I'm trying to output the data in a very redundant format to help load it into a rigid external system. The external system expects a row for each location * every date. The goal is to represent the last score value for each location for each date. So if the score changed 3 times in a given date only the score closest to midnight would be considered that locations closing score for the day. I imagine this is similar to the challenge of creating a close of business inventory level fact table.

I have a handy star schema style date dimension table which has a row for every date fully covering this sample period and well into the future.

That table looks like

dw_dim_date:

  • date date PK
  • a bunch of other columns like week number, is_us_holiday etc.

So, if I had only 3 records in the score_history table...

1, 2019-01-01:10:13:01, 100, 5.0
2, 2019-01-05:20:00:01, 100, 5.8
3, 2019-01-05:23:01:22, 100, 6.2

The desired output would be:

2019-01-01, 100, 5.0 
2019-01-02, 100, 5.0 
2019-01-03, 100, 5.0
2019-01-04, 100, 5.0 
2019-01-05, 100, 6.2

3 Requirements:

  1. One row per day per location even if there are no score records for that day.
  2. If there are score records for that day the last one before midnight should be the score value for the row.

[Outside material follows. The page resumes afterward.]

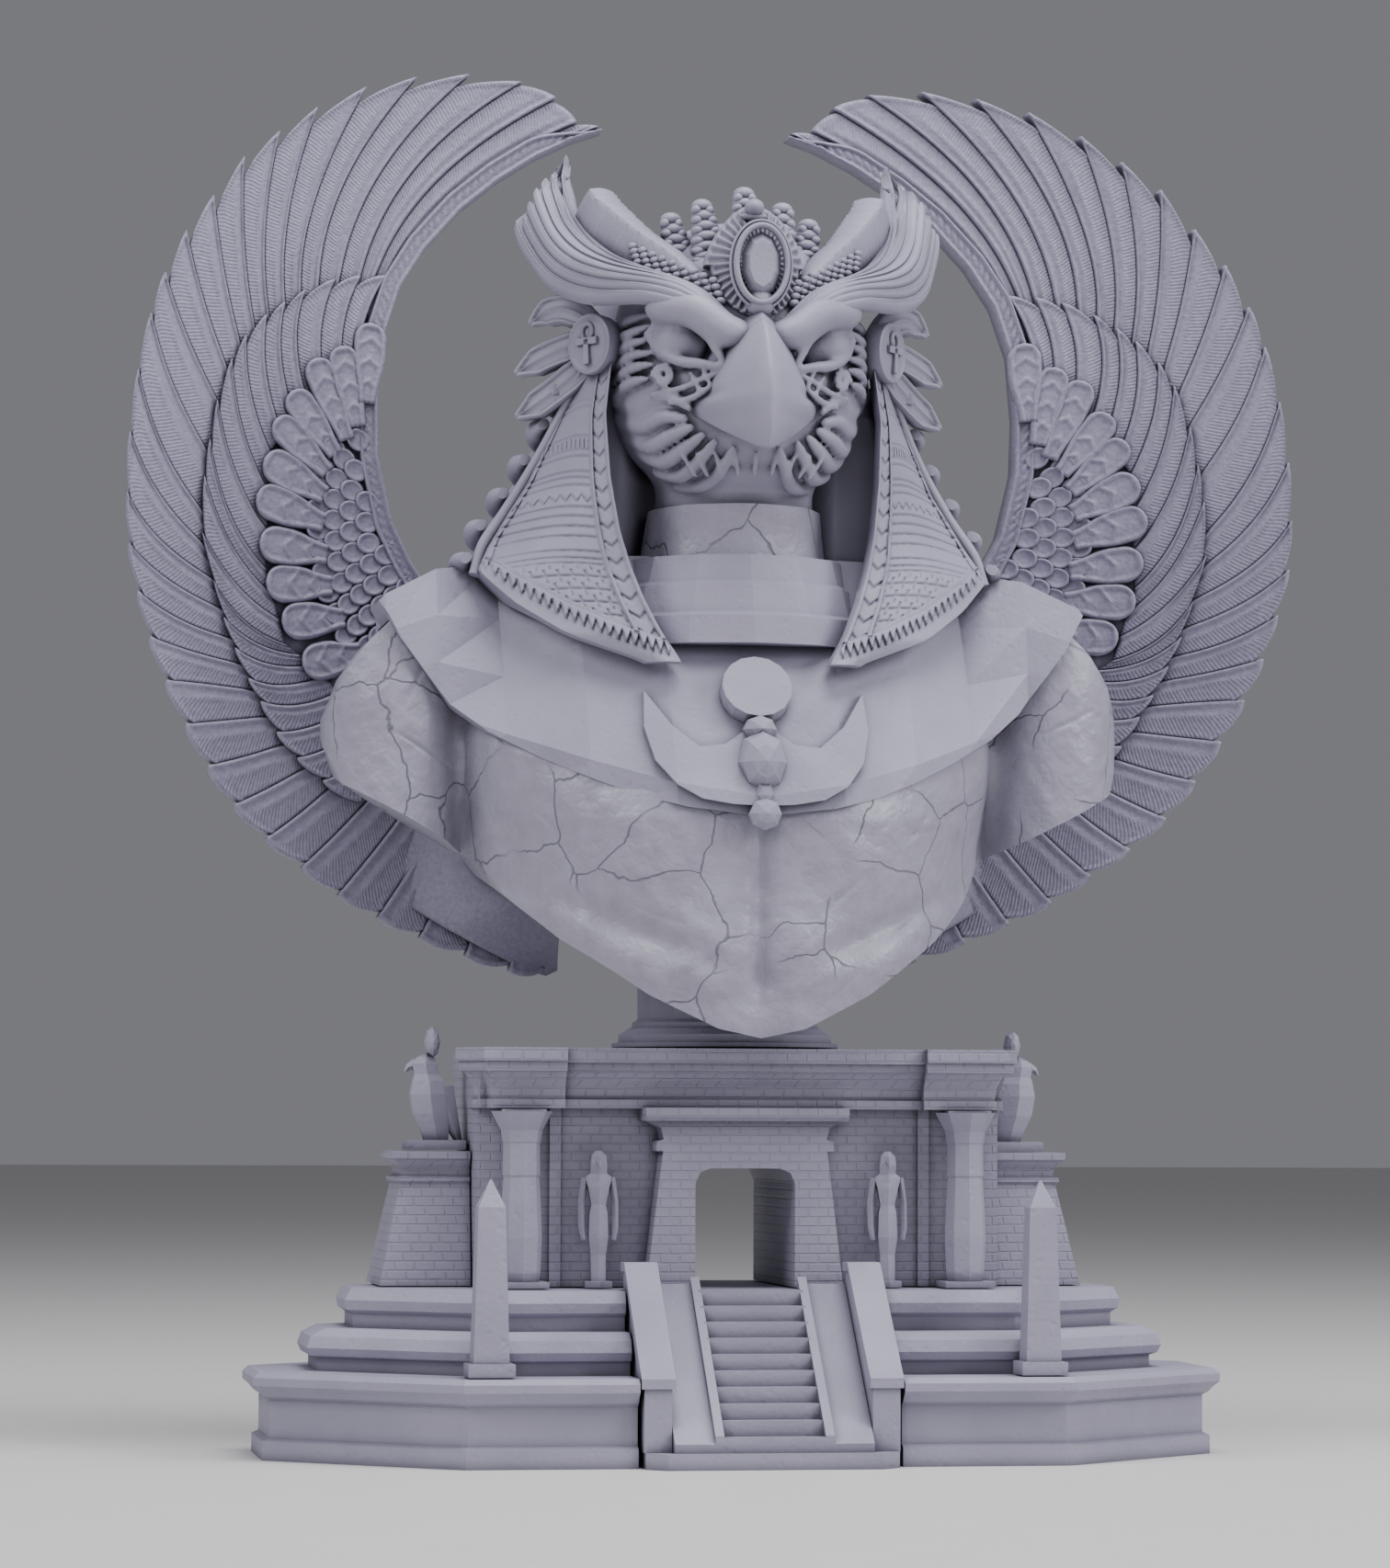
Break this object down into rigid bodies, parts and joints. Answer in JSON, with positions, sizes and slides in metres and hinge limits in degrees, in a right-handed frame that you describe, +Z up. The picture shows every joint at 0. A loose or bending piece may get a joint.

In the event of a tie the greater of the two should "win".
  3. If there are zero score records for that day the score should be the most recent previous score.

I've been chasing my tail through subqueries and window functions.

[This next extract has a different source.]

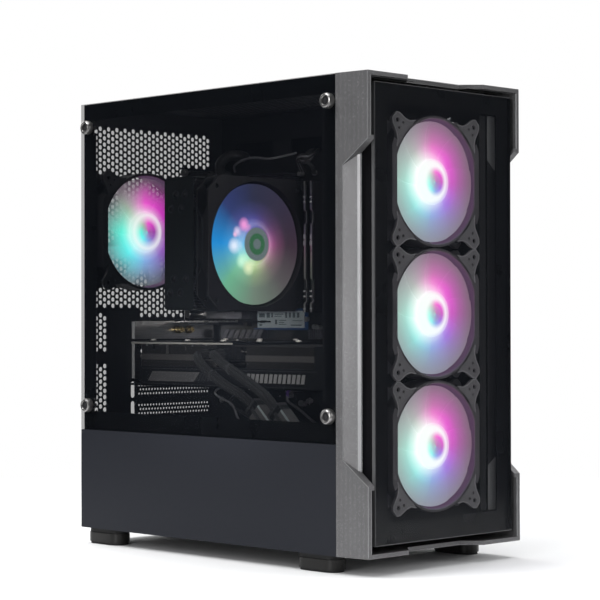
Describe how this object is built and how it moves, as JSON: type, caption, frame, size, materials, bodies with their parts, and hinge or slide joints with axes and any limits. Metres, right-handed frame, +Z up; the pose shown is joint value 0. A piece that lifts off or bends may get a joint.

Because I'm hesitant to post something without something I tried I'll share this trainwreck which produces output but of no meaning...

SELECT dw_dim_date.date,
       (SELECT score 
        FROM score_history 
        WHERE score_history.happened_at::DATE < dw_dim_date.date 
           OR score_history.happened_at::DATE = dw_dim_date.date 
        ORDER BY score_history.id desc limit 1) as last_score
FROM dw_dim_date
WHERE dw_dim_date.date > '2019-06-01'

Grateful for guidance or pointers to other questions to read.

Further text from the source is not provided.